Visual C++のエラー 傾向と対策

Visual C++での開発中に遭遇するエラーについて、そのよくある原因と対策とを収集するブログです

error C2065の傾向と対策:変数の宣言忘れ or 名前空間の指定忘れかも

C++は静的型付け言語であり、変数の宣言時にその変数の型を決めてやる必要があります。例えば以下のコード

#include <iostream>

int main() {
    a = 7;
    std::cout << a << std::endl;
    return 0;
}

では変数aの型が指定されていないため、以下のエラーが出ます。

error C2065: 'a': 定義されていない識別子です。

このエラーを回避するには、aの型を指定します。

    int a = 7;

また、ある名前空間の下にある変数や関数を、名前空間の指定を忘れて使おうとしたときにもC2065エラーが出ます。例えば以下のコード

#include <iostream>

int main() {
    int a = 7;
    std::cout << a << endl;
    return 0;
}

では、endlstd::をつけ忘れたため、やはり以下のエラーが出ます。

error C2065: 'endl': 定義されていない識別子です。

このエラーを回避するには、正しく名前空間を指定します。

    std::cout << a << std::endl;

error C4700の傾向と対策:値を初期化していない変数を使っているかも

C++では変数を定義しただけではその変数の値は不定、つまり変数にどんな値が入っているかわかりません。値が不定な変数を使うのはバグの温床になるため、Visual Studioはデフォルトでこのような変数に対してエラーを出してくれます。

例えば以下のコード

int main() {
    int a;
    a += 3;
    return 0;
}

では、int a;した段階ではaは不定であるにもかかわらず、次の行a += 3aに3を足す処理を行ったため、以下のエラーが発生します。
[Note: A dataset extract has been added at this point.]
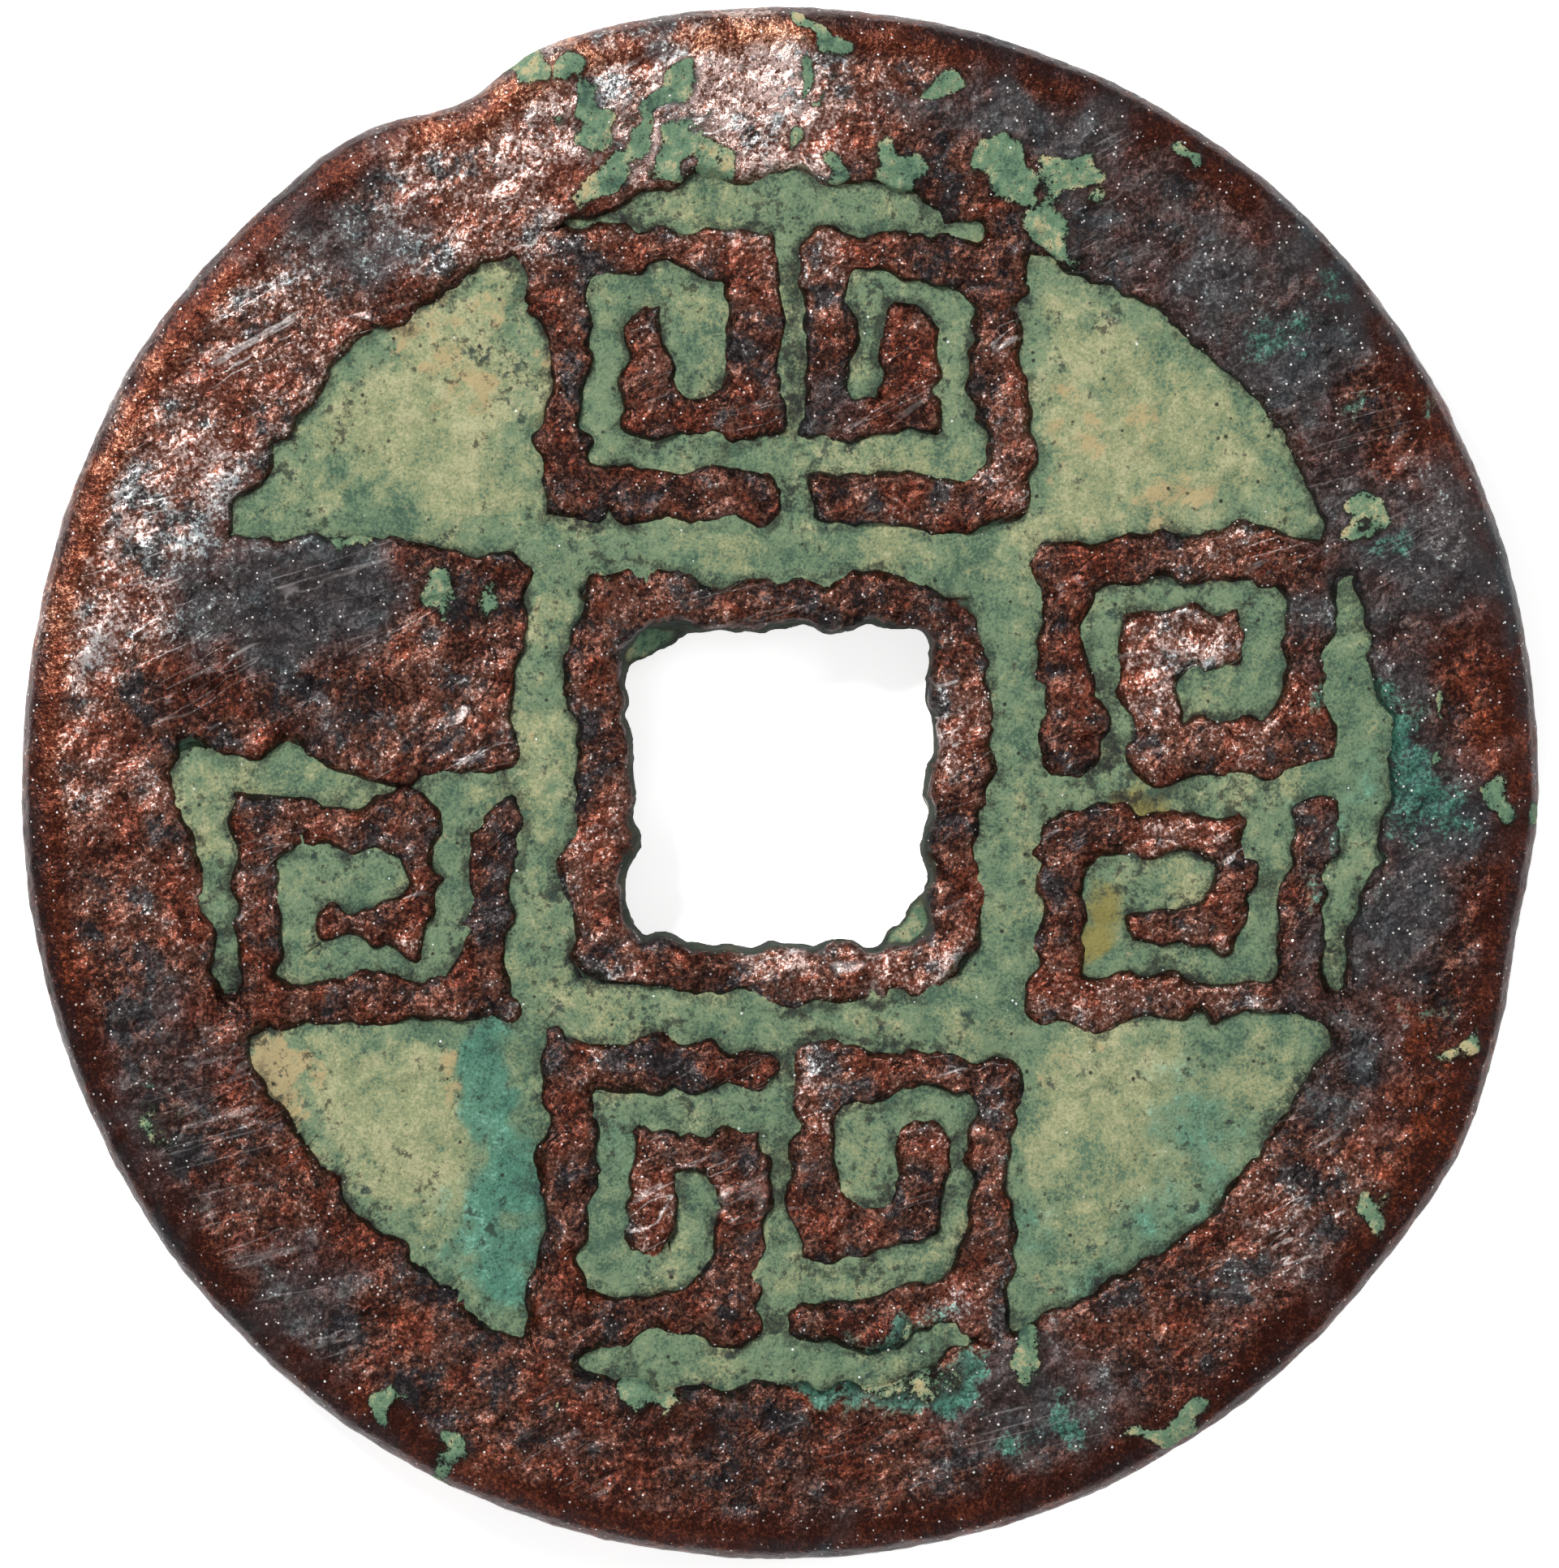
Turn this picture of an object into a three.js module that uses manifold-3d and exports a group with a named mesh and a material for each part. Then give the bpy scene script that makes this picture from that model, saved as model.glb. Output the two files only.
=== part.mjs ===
// A cast copper cash coin: a round disc with a square hole, a broad raised outer rim, a narrow
// raised rim round the hole, four blocks of raised squared-spiral fret on the front and a plain
// back, with the mineral crusts that lie in the pockets of its field. Millimetres, +Z out of the
// front, +Y to the top of the front, the back rim resting on z = 0.
import * as THREE from "three";
import { mergeVertices } from "three/addons/utils/BufferGeometryUtils.js";
import Module from "manifold-3d";

const wasm = await Module();
wasm.setup();

const DEGREE = Math.PI / 180;

// The disc and its outline, which is a little taller than wide and squarer than a circle
const COIN_RADIUS = 12.54;
const OVAL = 0.145;
const SQUARENESS = 0.04;
const EDGE_ROUND = 0.4;
const WEB_THICKNESS = 1.1;
const OUTLINE_STEPS = 168;

// Dents and swells of the edge: how far each stands out, and the angles of its middle and spread
const EDGE_FLAWS = [
  { out: -0.42, at: 115 * DEGREE, spread: 5 * DEGREE },
  { out: 0.13, at: 331 * DEGREE, spread: 7 * DEGREE },
  { out: -0.12, at: 349 * DEGREE, spread: 5 * DEGREE },
  { out: 0.08, at: 146 * DEGREE, spread: 6 * DEGREE },
];

// The rims
const RIM_WIDTH = 2.79;
const FRONT_RISE = 0.42;
const BACK_RISE = 0.32;
const RIM_DRAFT = 0.12;
const HOLE_RIM_WIDTH = 0.86;
const HOLE_RIM_DROP = 0.06;
const FIELD_STEPS = 96;

// The square hole, and the thin flash across two of its corners, whose inner edge is a little hollow
const HOLE_WIDTH = 4.95;
const HOLE_HEIGHT = 5.3;
const HOLE_CORNER = 0.35;
const UPPER_FLASH = { along: 1.15, down: 0.76, hollow: 0.08 };
const LOWER_FLASH = { along: 1.0, down: 0.82, hollow: 0.05 };
const FLASH_THICKNESS = 0.35;

// The squared-spiral fret: spirals in pairs, one pair on each side of the hole
const STROKE = 0.8;
const STROKE_GAP = 0.52;
const STROKE_ROUND = 0.24;
const STROKE_DRAFT = 0.08;
const RELIEF_DROP = 0.04;
const SPIRAL_LENGTH = 3.75;
const SPIRAL_APART = 0.45;
const FRET_MARGIN = 0.8;
const RIM_SLOT = 0.74;

// The flush land at the left, where the metal ran over the field
const LAND_DROP = 0.12;

// The crusts
const CRUST_THICKNESS = 0.26;
const CRUST_CLEARANCE = 0.1;
const CRUST_ROUND = 0.25;

const FIELD_RADIUS = COIN_RADIUS - RIM_WIDTH;
const WEB_BACK = BACK_RISE;
const WEB_FRONT = WEB_BACK + WEB_THICKNESS;
const COIN_TOP = WEB_FRONT + FRONT_RISE;
const ROOT = WEB_THICKNESS / 4;
const CRUST_TOP = WEB_FRONT + CRUST_THICKNESS;

// Where the hole's rim ends, and where each pair of spirals starts and ends, from the middle
const RIM_X = HOLE_WIDTH / 2 + HOLE_RIM_WIDTH;
const RIM_Y = HOLE_HEIGHT / 2 + HOLE_RIM_WIDTH;
const FRET_X = RIM_X + FRET_MARGIN;
const FRET_Y = RIM_Y + FRET_MARGIN;
const FRET_END = FIELD_RADIUS - RIM_SLOT;
const PAIR_HALF = SPIRAL_APART / 2 + SPIRAL_LENGTH;

// A three.js geometry as a solid that can be joined and cut.
function solid(geometry) {
  const bare = geometry.clone();
  bare.deleteAttribute("normal");
  bare.deleteAttribute("uv");
  const merged = mergeVertices(bare, 1e-4);
  return new wasm.Manifold(
    new wasm.Mesh({
      numProp: 3,
      vertProperties: merged.attributes.position.array,
      triVerts: new Uint32Array(merged.index.array),
    }),
  );
}

// A solid back as a three.js geometry with flat facets.
function geometryOf(body) {
  const mesh = body.getMesh();
  const geometry = new THREE.BufferGeometry();
  geometry.setAttribute("position", new THREE.BufferAttribute(mesh.vertProperties, 3));
  geometry.setIndex(new THREE.BufferAttribute(mesh.triVerts, 1));
  const faceted = geometry.toNonIndexed();
  faceted.computeVertexNormals();
  return faceted;
}

// A flat outline pushed up from one height to another, with an optional rounded top and foot.
function slab(shape, low, high, round = 0) {
  const geometry = new THREE.ExtrudeGeometry(shape, {
    depth: high - low - 2 * round,
    bevelEnabled: round > 0,
    bevelThickness: round,
    bevelSize: round,
    bevelOffset: -round,
    bevelSegments: 2,
    curveSegments: 3,
  });
  geometry.translate(0, 0, low + round);
  return solid(geometry);
}

// An outline through corners, each turned on a small curve.
function roundedShape(corners, radius) {
  const shape = new THREE.Shape();
  corners.forEach((corner, i) => {
    const into = corner.clone().sub(corners.at(i - 1));
    const out = corners[(i + 1) % corners.length].clone().sub(corner);
    const reach = Math.min(radius, 0.45 * into.length(), 0.45 * out.length());
    const start = corner.clone().addScaledVector(into.normalize(), -reach);
    const end = corner.clone().addScaledVector(out.normalize(), reach);
    if (i === 0) shape.moveTo(start.x, start.y);
    else shape.lineTo(start.x, start.y);
    shape.quadraticCurveTo(corner.x, corner.y, end.x, end.y);
  });
  shape.closePath();
  return shape;
}

// The four corners of a rectangle, counter-clockwise.
function rectangle(x0, y0, x1, y1) {
  const [left, right] = [Math.min(x0, x1), Math.max(x0, x1)];
  const [low, high] = [Math.min(y0, y1), Math.max(y0, y1)];
  return [
    new THREE.Vector2(left, low),
    new THREE.Vector2(right, low),
    new THREE.Vector2(right, high),
    new THREE.Vector2(left, high),
  ];
}

// How far the edge lies from the middle in one direction.
function outlineRadius(angle) {
  const base = COIN_RADIUS - OVAL * Math.cos(2 * angle) - SQUARENESS * Math.cos(4 * angle);
  const flaws = EDGE_FLAWS.map(({ out, at, spread }) => out * Math.exp(-(((angle - at) / spread) ** 2)));
  return flaws.reduce((sum, flaw) => sum + flaw, base);
}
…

 error C4700: 初期化されていないローカル変数 'a' が使用されます

エラーを消すためには、変数の定義時に適当な初期値を代入すればOKです。以下のコードは問題なくコンパイルできます。

int main() {
    int a = 0;
    a += 3;
    return 0;
}

error LNK1561の傾向と対策:main関数を忘れている or 構成の種類が誤っている かも

プロジェクトをビルドしようとしたとき、以下のエラーメッセージが出ることがあります。

error LNK1561: エントリー ポイントを定義しなければなりません。

エントリーポイントとは平たくいえばmain関数とかWinMain関数のことです。まずはmain関数を書き忘れていないか確認してください。

もしもあなたが実行ファイルではなく、スタティックライブラリ(.lib)やダイナミックライブラリ(.dll)を作ることを意図しているのなら、プロジェクトの「構成の種類」が「アプリケーション (.exe)」になっていることがエラーの原因かもしれません。以下の方法により修正可能です。

  • 該当するDLL作成プロジェクトのプロパティを開く
  • 「全般」の「構成の種類」を意図するもの(「スタティックライブラリ(.lib)」または「ダイナミック ライブラリ(.dll)」)に変える

error C2143の傾向と対策:変数の定義位置がおかしいかも

Cプログラムを書いているとしょっちゅうC2143エラーに遭遇します。

error C2143: 構文エラー : ';' が '型' の前にありません。

一番多い原因は、おそらく変数の定義位置がブロック先頭にないことだと思います。

int main(void){
    int a = 0;
    ++a;
    int b = 0; // C2143: 定義位置がブロック先頭ではない

    return 0;
}

エラーを取り除くためには以下のように書かないといけません。

int main(void){
    int a = 0;
    int b = 0;
    ++a;

    return 0;
}

これはVisual Studio 2012以前のVC++コンパイラがC99規格に完全対応していなかったのが原因です。Visual Studio 2013ではC99への対応が進んだらしく、冒頭のコードでC2143エラーは発生しません。